-- Begin --

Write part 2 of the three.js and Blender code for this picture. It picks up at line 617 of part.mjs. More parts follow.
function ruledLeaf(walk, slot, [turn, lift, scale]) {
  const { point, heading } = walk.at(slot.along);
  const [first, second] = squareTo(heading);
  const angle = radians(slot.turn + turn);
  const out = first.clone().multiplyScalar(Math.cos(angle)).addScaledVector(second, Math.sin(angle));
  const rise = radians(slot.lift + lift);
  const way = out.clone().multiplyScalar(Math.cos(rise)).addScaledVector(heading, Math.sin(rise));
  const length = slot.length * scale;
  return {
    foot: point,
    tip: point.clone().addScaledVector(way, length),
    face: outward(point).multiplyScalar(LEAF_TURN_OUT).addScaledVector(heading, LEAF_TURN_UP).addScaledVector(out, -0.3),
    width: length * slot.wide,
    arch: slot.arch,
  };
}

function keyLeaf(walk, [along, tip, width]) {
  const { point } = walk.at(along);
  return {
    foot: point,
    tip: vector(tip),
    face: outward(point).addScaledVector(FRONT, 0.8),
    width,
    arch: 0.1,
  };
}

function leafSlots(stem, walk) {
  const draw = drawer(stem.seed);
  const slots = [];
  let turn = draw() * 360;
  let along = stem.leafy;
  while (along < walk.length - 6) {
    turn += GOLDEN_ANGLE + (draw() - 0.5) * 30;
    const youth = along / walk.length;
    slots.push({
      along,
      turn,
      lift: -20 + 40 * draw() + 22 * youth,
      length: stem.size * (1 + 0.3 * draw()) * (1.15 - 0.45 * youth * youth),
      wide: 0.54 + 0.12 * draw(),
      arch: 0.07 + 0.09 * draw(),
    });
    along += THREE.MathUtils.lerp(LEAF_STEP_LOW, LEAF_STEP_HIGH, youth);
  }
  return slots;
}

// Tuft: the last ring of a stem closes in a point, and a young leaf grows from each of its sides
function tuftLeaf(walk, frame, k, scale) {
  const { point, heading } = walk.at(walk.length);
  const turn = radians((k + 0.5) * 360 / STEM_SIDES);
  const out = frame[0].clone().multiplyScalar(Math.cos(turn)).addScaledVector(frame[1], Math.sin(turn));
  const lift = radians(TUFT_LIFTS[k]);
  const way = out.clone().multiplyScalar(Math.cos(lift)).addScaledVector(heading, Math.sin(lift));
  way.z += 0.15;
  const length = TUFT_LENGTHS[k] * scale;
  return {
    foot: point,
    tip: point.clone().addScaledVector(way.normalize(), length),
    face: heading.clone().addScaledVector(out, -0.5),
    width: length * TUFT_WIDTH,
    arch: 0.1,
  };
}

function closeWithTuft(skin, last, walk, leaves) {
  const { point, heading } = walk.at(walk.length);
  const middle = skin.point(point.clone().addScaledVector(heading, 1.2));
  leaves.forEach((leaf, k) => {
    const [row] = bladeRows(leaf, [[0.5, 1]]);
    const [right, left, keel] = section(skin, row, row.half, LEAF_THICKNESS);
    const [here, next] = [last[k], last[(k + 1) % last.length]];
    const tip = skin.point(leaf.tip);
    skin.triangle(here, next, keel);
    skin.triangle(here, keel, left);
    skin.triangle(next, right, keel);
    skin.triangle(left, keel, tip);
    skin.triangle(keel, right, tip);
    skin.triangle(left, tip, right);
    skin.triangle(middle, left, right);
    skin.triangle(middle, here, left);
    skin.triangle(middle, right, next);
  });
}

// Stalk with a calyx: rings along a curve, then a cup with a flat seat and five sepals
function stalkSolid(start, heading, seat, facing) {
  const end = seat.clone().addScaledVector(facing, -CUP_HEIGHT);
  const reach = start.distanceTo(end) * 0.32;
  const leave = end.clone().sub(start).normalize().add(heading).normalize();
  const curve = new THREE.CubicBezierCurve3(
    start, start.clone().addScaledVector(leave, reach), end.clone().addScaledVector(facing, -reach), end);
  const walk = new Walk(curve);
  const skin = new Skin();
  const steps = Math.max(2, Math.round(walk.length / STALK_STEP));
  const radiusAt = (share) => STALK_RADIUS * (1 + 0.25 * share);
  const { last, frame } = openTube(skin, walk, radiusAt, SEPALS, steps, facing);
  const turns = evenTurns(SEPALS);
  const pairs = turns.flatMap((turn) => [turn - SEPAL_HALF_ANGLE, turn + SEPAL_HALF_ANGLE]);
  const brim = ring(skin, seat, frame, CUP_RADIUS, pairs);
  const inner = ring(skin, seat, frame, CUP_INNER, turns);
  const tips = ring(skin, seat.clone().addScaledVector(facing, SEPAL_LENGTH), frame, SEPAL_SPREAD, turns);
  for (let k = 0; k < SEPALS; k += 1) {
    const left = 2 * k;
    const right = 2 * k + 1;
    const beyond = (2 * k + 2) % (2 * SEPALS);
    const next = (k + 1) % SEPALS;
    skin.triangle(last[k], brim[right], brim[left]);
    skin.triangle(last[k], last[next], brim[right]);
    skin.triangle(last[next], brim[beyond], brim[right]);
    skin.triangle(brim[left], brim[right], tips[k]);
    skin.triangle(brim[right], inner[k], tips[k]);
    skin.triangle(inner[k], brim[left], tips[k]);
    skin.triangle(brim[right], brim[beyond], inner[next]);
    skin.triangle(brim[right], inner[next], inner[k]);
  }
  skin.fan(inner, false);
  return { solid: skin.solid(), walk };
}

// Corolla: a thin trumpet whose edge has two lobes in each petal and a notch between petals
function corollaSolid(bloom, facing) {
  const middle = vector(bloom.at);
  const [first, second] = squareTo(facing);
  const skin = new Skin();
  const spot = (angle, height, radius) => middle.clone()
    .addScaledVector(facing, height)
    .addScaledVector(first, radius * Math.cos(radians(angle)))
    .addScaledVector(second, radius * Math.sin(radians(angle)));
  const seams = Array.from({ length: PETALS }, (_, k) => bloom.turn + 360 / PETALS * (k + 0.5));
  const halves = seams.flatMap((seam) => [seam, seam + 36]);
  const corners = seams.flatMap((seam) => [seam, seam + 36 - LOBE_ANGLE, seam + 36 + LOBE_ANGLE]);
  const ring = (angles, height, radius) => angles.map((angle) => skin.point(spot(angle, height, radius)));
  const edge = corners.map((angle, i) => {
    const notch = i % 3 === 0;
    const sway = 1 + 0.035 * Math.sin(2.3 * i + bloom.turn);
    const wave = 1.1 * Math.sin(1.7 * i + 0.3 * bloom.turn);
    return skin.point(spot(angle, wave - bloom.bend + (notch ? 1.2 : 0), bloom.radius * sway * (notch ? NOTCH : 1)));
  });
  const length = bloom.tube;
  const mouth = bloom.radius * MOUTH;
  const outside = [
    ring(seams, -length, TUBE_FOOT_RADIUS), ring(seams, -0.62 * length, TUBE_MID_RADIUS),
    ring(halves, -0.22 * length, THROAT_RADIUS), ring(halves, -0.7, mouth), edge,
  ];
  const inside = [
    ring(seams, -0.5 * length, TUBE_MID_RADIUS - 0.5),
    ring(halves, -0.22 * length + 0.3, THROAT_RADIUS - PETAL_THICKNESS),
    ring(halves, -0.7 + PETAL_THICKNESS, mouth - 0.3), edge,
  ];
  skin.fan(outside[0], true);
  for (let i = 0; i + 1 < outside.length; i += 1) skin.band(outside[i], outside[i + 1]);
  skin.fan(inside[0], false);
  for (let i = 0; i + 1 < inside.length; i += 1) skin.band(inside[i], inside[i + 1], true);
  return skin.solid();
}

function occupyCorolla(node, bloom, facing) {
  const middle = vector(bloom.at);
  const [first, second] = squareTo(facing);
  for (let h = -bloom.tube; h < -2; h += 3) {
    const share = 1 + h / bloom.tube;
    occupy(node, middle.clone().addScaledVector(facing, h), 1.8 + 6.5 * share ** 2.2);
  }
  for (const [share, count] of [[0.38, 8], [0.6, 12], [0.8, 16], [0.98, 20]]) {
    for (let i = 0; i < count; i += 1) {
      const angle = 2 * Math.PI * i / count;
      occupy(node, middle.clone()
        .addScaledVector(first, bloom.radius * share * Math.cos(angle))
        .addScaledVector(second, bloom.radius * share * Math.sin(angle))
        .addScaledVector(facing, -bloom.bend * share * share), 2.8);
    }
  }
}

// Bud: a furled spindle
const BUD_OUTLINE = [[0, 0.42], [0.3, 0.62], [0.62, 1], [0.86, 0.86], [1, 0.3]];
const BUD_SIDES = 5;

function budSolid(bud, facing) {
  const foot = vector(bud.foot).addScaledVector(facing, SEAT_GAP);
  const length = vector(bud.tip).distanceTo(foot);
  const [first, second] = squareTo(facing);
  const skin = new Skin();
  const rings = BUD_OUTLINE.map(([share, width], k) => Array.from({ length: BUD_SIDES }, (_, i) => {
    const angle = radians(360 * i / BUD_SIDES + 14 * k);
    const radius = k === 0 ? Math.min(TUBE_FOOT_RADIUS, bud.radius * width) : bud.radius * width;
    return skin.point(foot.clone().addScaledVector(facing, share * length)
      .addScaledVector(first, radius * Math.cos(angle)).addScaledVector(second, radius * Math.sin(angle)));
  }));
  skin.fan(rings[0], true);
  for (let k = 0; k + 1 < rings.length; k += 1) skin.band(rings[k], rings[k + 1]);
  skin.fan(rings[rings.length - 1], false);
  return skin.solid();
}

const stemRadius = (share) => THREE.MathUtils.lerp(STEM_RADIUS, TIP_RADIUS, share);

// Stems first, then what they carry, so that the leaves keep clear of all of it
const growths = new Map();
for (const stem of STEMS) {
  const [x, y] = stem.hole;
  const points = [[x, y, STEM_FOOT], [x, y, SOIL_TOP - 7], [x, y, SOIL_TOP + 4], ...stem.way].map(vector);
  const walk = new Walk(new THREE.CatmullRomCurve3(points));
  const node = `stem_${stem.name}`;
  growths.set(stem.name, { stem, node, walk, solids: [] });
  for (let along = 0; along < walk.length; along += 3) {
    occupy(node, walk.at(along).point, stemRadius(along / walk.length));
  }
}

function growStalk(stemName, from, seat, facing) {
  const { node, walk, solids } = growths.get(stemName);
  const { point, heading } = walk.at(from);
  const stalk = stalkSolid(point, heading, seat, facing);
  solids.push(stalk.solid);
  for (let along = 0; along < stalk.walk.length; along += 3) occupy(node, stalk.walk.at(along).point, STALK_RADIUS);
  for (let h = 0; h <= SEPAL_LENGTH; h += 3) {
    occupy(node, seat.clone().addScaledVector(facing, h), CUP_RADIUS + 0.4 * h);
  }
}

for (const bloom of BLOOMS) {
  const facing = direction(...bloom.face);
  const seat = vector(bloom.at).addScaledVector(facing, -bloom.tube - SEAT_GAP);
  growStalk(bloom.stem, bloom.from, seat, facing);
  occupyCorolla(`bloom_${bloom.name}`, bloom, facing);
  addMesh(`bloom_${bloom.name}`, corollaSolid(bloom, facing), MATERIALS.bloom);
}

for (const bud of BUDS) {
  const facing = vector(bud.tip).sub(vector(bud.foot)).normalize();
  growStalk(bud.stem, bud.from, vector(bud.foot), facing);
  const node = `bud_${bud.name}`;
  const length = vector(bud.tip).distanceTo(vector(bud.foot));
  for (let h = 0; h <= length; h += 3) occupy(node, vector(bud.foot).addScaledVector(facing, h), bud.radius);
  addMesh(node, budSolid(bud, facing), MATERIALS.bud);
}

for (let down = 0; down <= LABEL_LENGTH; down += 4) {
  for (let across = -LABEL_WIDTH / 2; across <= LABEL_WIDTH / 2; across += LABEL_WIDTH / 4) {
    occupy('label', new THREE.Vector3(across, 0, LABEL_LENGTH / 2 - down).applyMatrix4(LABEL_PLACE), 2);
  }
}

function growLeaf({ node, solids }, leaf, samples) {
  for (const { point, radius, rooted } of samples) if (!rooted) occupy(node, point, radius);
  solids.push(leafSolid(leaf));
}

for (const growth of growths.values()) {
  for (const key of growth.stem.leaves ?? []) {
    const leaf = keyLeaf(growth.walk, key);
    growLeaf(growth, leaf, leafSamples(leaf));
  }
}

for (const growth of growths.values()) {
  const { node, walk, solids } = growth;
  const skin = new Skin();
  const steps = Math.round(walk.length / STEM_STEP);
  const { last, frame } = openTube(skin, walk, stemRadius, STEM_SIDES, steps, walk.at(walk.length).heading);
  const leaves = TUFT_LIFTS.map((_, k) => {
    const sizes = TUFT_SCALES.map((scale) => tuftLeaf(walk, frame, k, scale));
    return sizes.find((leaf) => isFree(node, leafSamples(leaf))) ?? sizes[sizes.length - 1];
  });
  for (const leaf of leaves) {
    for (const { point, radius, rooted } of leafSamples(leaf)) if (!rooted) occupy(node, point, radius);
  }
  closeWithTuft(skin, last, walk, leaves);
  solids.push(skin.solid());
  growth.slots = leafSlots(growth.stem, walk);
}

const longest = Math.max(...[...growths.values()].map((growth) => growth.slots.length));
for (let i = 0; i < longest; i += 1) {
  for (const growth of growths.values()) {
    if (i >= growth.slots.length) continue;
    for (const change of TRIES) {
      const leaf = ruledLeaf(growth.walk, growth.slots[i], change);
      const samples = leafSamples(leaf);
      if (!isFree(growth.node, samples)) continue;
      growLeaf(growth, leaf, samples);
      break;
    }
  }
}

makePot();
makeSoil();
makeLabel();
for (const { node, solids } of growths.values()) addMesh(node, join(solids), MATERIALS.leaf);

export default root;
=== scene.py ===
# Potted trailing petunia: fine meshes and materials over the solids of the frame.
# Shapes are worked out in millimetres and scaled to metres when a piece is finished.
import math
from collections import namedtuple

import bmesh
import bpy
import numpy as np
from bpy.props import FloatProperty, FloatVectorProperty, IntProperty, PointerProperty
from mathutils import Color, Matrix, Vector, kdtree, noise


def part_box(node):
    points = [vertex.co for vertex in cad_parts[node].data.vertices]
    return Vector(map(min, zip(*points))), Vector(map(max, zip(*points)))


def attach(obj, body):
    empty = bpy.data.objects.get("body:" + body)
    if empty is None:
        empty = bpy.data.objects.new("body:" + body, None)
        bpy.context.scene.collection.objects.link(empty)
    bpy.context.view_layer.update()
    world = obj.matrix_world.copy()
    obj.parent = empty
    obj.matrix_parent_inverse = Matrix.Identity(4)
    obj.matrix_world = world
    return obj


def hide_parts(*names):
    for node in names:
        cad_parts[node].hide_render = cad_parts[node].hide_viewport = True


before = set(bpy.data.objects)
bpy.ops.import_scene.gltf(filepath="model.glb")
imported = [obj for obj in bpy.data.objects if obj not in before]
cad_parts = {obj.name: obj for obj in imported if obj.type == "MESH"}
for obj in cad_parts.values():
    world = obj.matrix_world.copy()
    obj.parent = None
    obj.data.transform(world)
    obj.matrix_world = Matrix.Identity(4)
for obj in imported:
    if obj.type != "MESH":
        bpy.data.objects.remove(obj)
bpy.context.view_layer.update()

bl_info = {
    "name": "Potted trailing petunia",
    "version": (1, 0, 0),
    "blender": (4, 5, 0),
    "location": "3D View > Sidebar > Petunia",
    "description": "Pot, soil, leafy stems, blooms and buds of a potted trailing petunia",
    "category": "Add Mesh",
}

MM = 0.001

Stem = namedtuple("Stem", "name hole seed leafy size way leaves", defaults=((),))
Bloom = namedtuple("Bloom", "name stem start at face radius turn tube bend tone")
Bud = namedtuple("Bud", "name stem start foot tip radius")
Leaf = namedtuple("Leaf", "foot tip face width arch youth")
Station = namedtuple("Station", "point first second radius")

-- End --

CHALLENGE
Return, unchanged, the run of lines above that opens with the line containing "const longest = Math.max(...[...growths.values()].map((growth)" and closes with the line containing "from collections import namedtuple". Include both.

FINAL ANSWER
const longest = Math.max(...[...growths.values()].map((growth) => growth.slots.length));
for (let i = 0; i < longest; i += 1) {
  for (const growth of growths.values()) {
    if (i >= growth.slots.length) continue;
    for (const change of TRIES) {
      const leaf = ruledLeaf(growth.walk, growth.slots[i], change);
      const samples = leafSamples(leaf);
      if (!isFree(growth.node, samples)) continue;
      growLeaf(growth, leaf, samples);
      break;
    }
  }
}

makePot();
makeSoil();
makeLabel();
for (const { node, solids } of growths.values()) addMesh(node, join(solids), MATERIALS.leaf);

export default root;
=== scene.py ===
# Potted trailing petunia: fine meshes and materials over the solids of the frame.
# Shapes are worked out in millimetres and scaled to metres when a piece is finished.
import math
from collections import namedtuple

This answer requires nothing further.